Testing for Causal Fairness
Jiarun Fu, LiZhong Ding, Pengqi Li, Qiuning Wei, Yurong Cheng, Xu Chen
TL;DR
The paper tackles the inadequacy of data-based potential outcomes in high-dimensional fairness analysis by introducing a distribution-based POF and reframing fairness as Distributional Closeness Testing. It defines the counterfactual closeness fairness criterion and develops the NAMMD Treatment Effect (N-TE) statistic, underpinning the Counterfactual Fairness-Closeness Testing (CF-CLOT) procedure with bootstrap-based inference and an asymptotic Gaussian guarantee. By tuning the closeness parameter $\epsilon$, CF-CLOT offers strong, neutral, or weak sensitivity to distributional differences between factual and counterfactual outcomes, enabling nuanced fairness assessment. The approach is validated across real-world tabular datasets and high-dimensional tasks (FER and CRA), showing effective identification of unfair sensitive attributes and competitive performance against SCM-based methods.

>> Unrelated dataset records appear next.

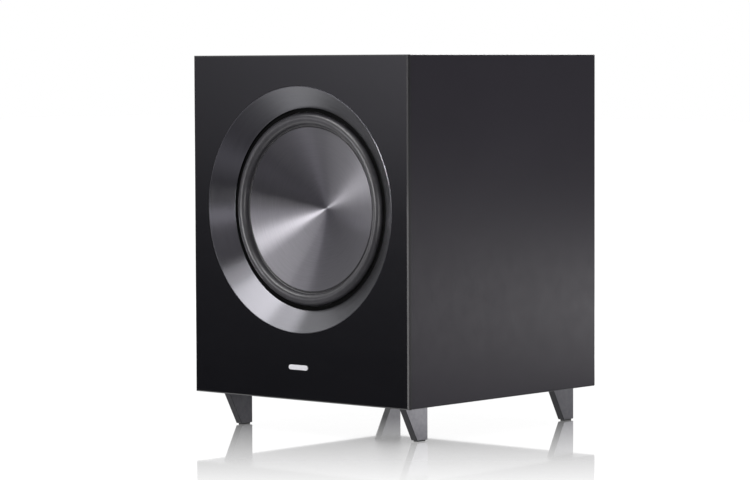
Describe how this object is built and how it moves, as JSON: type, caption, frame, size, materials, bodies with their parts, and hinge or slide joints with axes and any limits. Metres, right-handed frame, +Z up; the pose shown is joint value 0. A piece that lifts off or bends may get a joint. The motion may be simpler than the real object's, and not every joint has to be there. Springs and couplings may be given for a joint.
{
  "type": "subwoofer",
  "caption": "Free-standing active subwoofer: black cube cabinet on raked fin feet, front metal dish driver in a dished trim ring, rear reflex port and plate amplifier.",
  "frame": {"origin": "on the floor, under the middle of the whole part's box", "axes": "+Z up, -Y out of the front panel, +X to the right seen from the front"},
  "size_m": [0.292, 0.3152, 0.3867],
  "materials": {
    "cabinet_vinyl": "fine-grained black vinyl on fibreboard",
    "raw_board": "raw fibreboard",
    "black_board": "fibreboard painted matt black",
    "gloss_panel": "polished black",
    "ring_metal": "dark, circular brushing",
    "badge_metal": "satin",
    "dish_metal": "spun, circular brushing",
    "edge_rubber": "satin",
    "foam": "closed-cell foam",
    "pressed_steel": "black, semi-matt",
    "zinc_steel": "zinc plated",
    "black_screw": "black oxide",
    "spider_cloth": "resin-stiffened weave",
    "former": "foil",
    "copper": "enamelled copper",
    "ferrite": "ground ferrite",
    "phenolic": "phenolic board",
    "tinned": "tinned brass",
    "braid": "copper braid",
    "wire_pvc": "soft insulation",
    "port_plastic": "moulded, fine texture",
    "plate_paint": "fine powder coat",
    "heat_sink_black": "black anodised",
    "knob_plastic": "moulded",
    "pot_metal": "plated",
    "switch_plastic": "moulded",
    "rocker_plastic": "moulded",
    "nickel": "nickel",
    "lens": "tinted lens",
    "circuit_board": "solder-masked laminate",
    "device_epoxy": "moulded epoxy",
    "can_sleeve": "sleeved can",
    "core_steel": "varnished laminations",
    "foot_metal": "satin, fine-grained",
    "pad_rubber": "soft"
  },
  "bodies": {
    "cabinet": {"top_board": "cabinet_vinyl", "bottom_board": "cabinet_vinyl", "left_board": "cabinet_vinyl", "right_board": "cabinet_vinyl", "front_panel": "gloss_panel", "outer_baffle": "raw_board", "inner_baffle": "raw_board", "rear_board": "black_board", "window_brace": "raw_board", "trim_ring": "ring_metal", "badge_bar": "badge_metal", "surround": "edge_rubber", "driver_basket": "pressed_steel", "driver_seal": "foam", "driver_screws": "black_screw", "spider": "spider_cloth", "front_plate": "zinc_steel", "magnet": "ferrite", "yoke": "zinc_steel", "terminal_strip": "phenolic", "terminal_tabs": "tinned", "tinsel_leads": "braid", "speaker_lead": "wire_pvc", "port_tube": "port_plastic", "amp_plate": "plate_paint", "amp_gasket": "foam", "amp_cover": "zinc_steel", "amp_plate_screws": "black_screw", "cover_screws": "black_screw", "heat_sink": "heat_sink_black", "level_potentiometer": "pot_metal", "crossover_potentiometer": "pot_metal", "phase_switch_body": "switch_plastic", "power_switch_body": "switch_plastic", "mains_inlet": "switch_plastic", "mains_inlet_pins": "nickel", "input_jack_block": "switch_plastic", "input_jack_sleeves": "nickel", "status_light": "lens", "control_board": "circuit_board", "amplifier_board": "circuit_board", "output_transistors": "device_epoxy", "reservoir_capacitors": "can_sleeve", "transformer_core": "core_steel", "transformer_coil": "copper", "front_left_foot": "foot_metal", "front_right_foot": "foot_metal", "rear_left_foot": "foot_metal", "rear_right_foot": "foot_metal", "foot_pads": "pad_rubber", "foot_screws": "black_screw"},
    "cone": {"diaphragm": "dish_metal", "voice_coil_former": "former", "voice_coil": "copper"},
    "level_control": {"level_shaft": "pot_metal", "level_knob": "knob_plastic"},
    "crossover_control": {"crossover_shaft": "pot_metal", "crossover_knob": "knob_plastic"},
    "phase_selector": {"phase_slider": "switch_plastic"},
    "rocker": {"power_rocker": "rocker_plastic"}
  },
  "joints": [
    {"name": "cone_travel", "type": "slide", "parent": "cabinet", "child": "cone", "axis": [0, -1, 0], "range_m": [-0.007, 0.007], "stiffness_N_per_m": 2000, "deforming": ["surround", "spider", "tinsel_leads"]},
    {"name": "level_turn", "type": "hinge", "parent": "cabinet", "child": "level_control", "pos_m": [0.045, 0.1516, 0.1727], "axis": [0, 1, 0], "range_deg": [-150, 150]},
    {"name": "crossover_turn", "type": "hinge", "parent": "cabinet", "child": "crossover_control", "pos_m": [0, 0.1516, 0.1727], "axis": [0, 1, 0], "range_deg": [-150, 150]},
    {"name": "phase_slide", "type": "slide", "parent": "cabinet", "child": "phase_selector", "axis": [-1, 0, 0], "range_m": [0, 0.005]},
    {"name": "power_rock", "type": "hinge", "parent": "cabinet", "child": "rocker", "pos_m": [0.04, 0.1438, 0.0917], "axis": [1, 0, 0], "range_deg": [0, 16]}
  ]
}
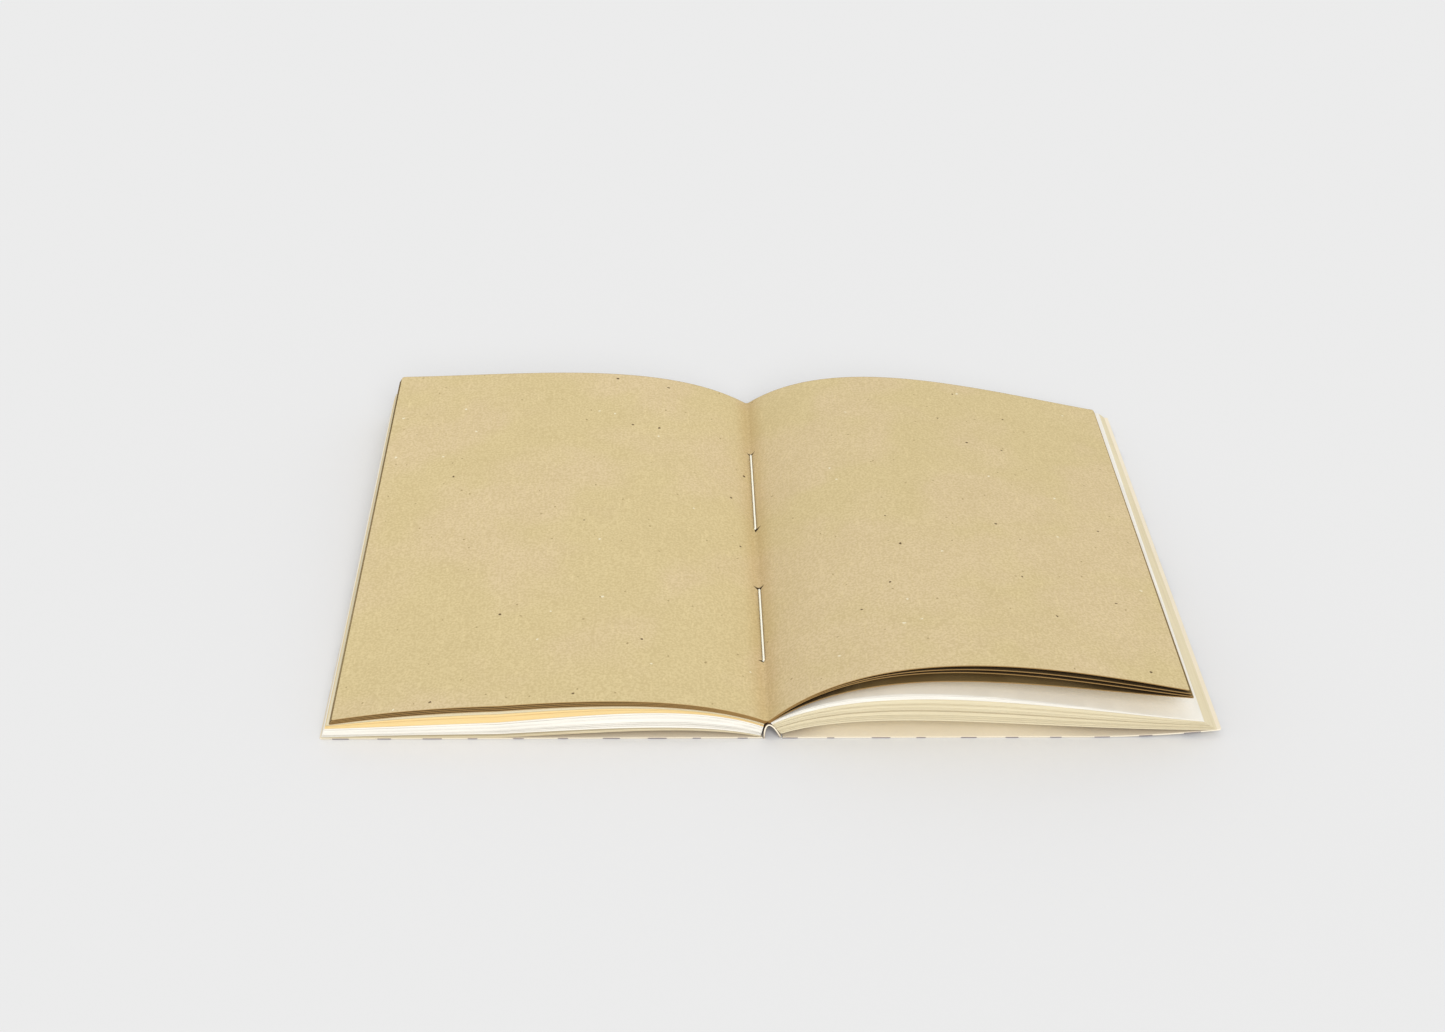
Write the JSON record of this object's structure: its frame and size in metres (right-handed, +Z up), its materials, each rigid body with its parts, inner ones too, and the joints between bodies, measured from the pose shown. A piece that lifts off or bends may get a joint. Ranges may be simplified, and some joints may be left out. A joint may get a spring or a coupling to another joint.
{
  "type": "opened notebook",
  "caption": "Softcover notebook of sewn sections in kraft, cream, yellow and white paper, lying open at its kraft section; both halves swing up at the spine.",
  "frame": {"origin": "middle of the footprint on the table, under the spine; the covers lie on z = 0", "axes": "+X across the open book to its right-hand pages, +Y from the tail edge to the head edge, +Z up"},
  "size_m": [0.3018, 0.21, 0.0306],
  "materials": {
    "cover_card": "matt uncoated card, cream inside",
    "kraft_paper": "matt kraft paper with fine fibres and flecks",
    "cream_paper": "matt cream paper",
    "yellow_paper": "matt yellow paper",
    "white_paper": "matt white paper",
    "linen_thread": "waxed linen sewing thread"
  },
  "bodies": {
    "spine": {"spine_strip": "cover_card", "kraft_fold": "kraft_paper", "sewing_thread": "linen_thread"},
    "front_half": {"front_cover": "cover_card", "last_leaf_left": "cream_paper", "white_section_left_lower": "white_paper", "white_section_left_upper": "white_paper", "yellow_section_left": "yellow_paper", "cream_section_left": "cream_paper", "kraft_leaves_left": "kraft_paper"},
    "back_half": {"back_cover": "cover_card", "last_leaf_right": "cream_paper", "cream_section_right_1": "cream_paper", "cream_section_right_2": "cream_paper", "cream_section_right_3": "cream_paper", "cream_section_right_4": "cream_paper", "white_section_right": "white_paper", "kraft_leaves_right": "kraft_paper"}
  },
  "joints": [
    {"name": "front_cover_hinge", "type": "hinge", "parent": "spine", "child": "front_half", "pos_m": [-0.00305, 0, 0.0078], "axis": [0, 1, 0], "range_deg": [0, 55]},
    {"name": "back_cover_hinge", "type": "hinge", "parent": "spine", "child": "back_half", "pos_m": [-0.00065, 0, 0.00815], "axis": [0, -1, 0], "range_deg": [0, 55]}
  ]
}
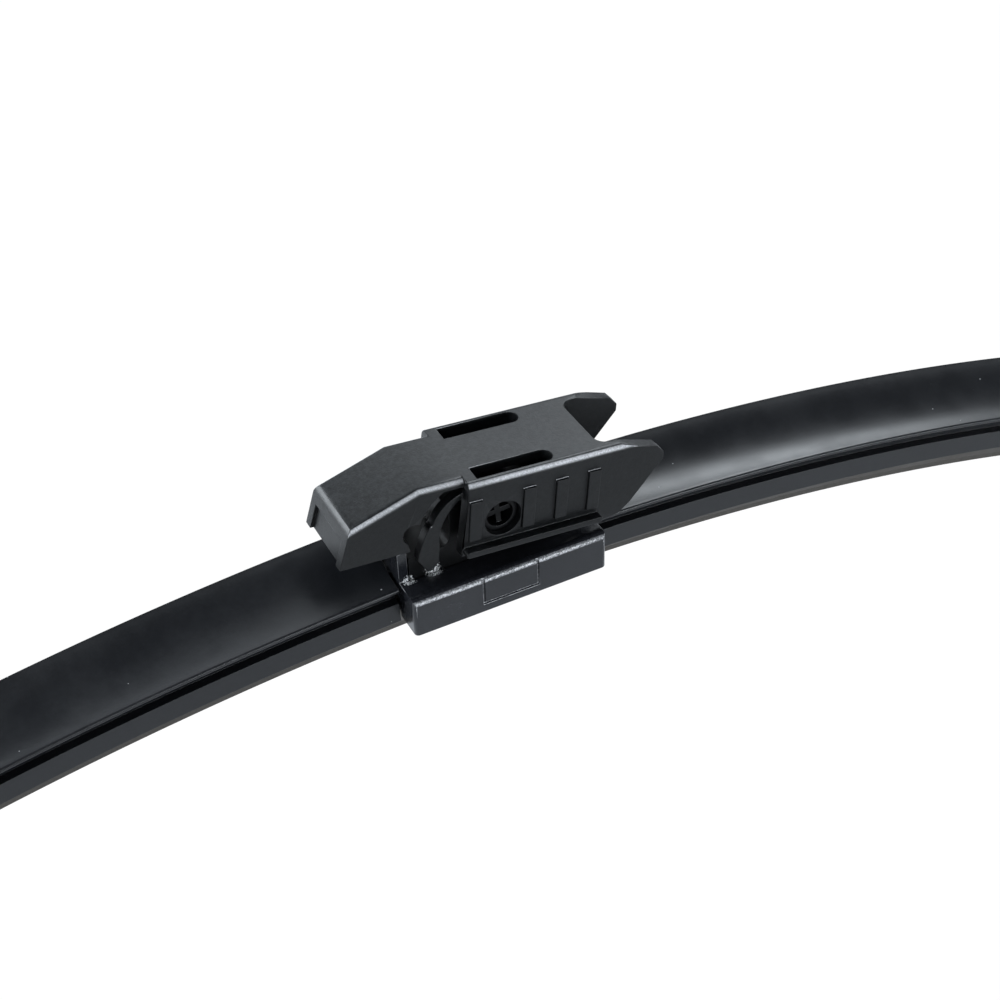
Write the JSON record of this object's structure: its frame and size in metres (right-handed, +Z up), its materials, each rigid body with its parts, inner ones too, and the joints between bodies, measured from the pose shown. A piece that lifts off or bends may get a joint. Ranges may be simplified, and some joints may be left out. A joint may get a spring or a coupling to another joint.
{
  "type": "wiper blade",
  "caption": "Flat beam wiper blade for a car windscreen, with a rubber wiping edge and a pivoting centre adapter.",
  "frame": {"origin": "centre of the pivot between adapter and blade, at mid width", "axes": "+X along the blade, towards the open end of the adapter where the arm enters; +Y across it; +Z up, away from the glass"},
  "size_m": [0.3924, 0.0182, 0.073],
  "materials": {
    "adapter_plastic": "fine moulded grain",
    "cover_plastic": "glossy",
    "carrier_plastic": "satin",
    "axle_plastic": "satin",
    "spring_steel": "black coating",
    "wiping_rubber": "dull, graphite coated",
    "spoiler_rubber": "smooth, slightly dusty",
    "cap_plastic": "satin"
  },
  "bodies": {
    "adapter": {"adapter": "adapter_plastic"},
    "blade": {"axle": "axle_plastic", "base_carrier": "carrier_plastic", "base_cover": "cover_plastic", "spring_strip_front": "spring_steel", "spring_strip_rear": "spring_steel", "wiping_rubber": "wiping_rubber", "spoiler_left": "spoiler_rubber", "spoiler_right": "spoiler_rubber", "end_cap_left": "cap_plastic", "end_cap_right": "cap_plastic"}
  },
  "joints": [
    {"name": "blade_pivot", "type": "hinge", "parent": "adapter", "child": "blade", "pos_m": [0, 0, 0], "axis": [0, 1, 0], "range_deg": [-4, 4]}
  ]
}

Overall, CF-CLOT provides a theoretically sound, practically flexible framework for trustworthy fairness testing in complex, high-dimensional settings.
Abstract
Causality is widely used in fairness analysis to prevent discrimination on sensitive attributes, such as genders in career recruitment and races in crime prediction. However, the current data-based Potential Outcomes Framework (POF) often leads to untrustworthy fairness analysis results when handling high-dimensional data. To address this, we introduce a distribution-based POF that transform fairness analysis into Distributional Closeness Testing (DCT) by intervening on sensitive attributes. We define counterfactual closeness fairness as the null hypothesis of DCT, where a sensitive attribute is considered fair if its factual and counterfactual potential outcome distributions are sufficiently close. We introduce the Norm-Adaptive Maximum Mean Discrepancy Treatment Effect (N-TE) as a statistic for measuring distributional closeness and apply DCT using the empirical estimator of NTE, referred to Counterfactual Fairness-CLOseness Testing ($\textrm{CF-CLOT}$). To ensure the trustworthiness of testing results, we establish the testing consistency of N-TE through rigorous theoretical analysis. $\textrm{CF-CLOT}$ demonstrates sensitivity in fairness analysis through the flexibility of the closeness parameter $ε$. Unfair sensitive attributes have been successfully tested by $\textrm{CF-CLOT}$ in extensive experiments across various real-world scenarios, which validate the consistency of the testing.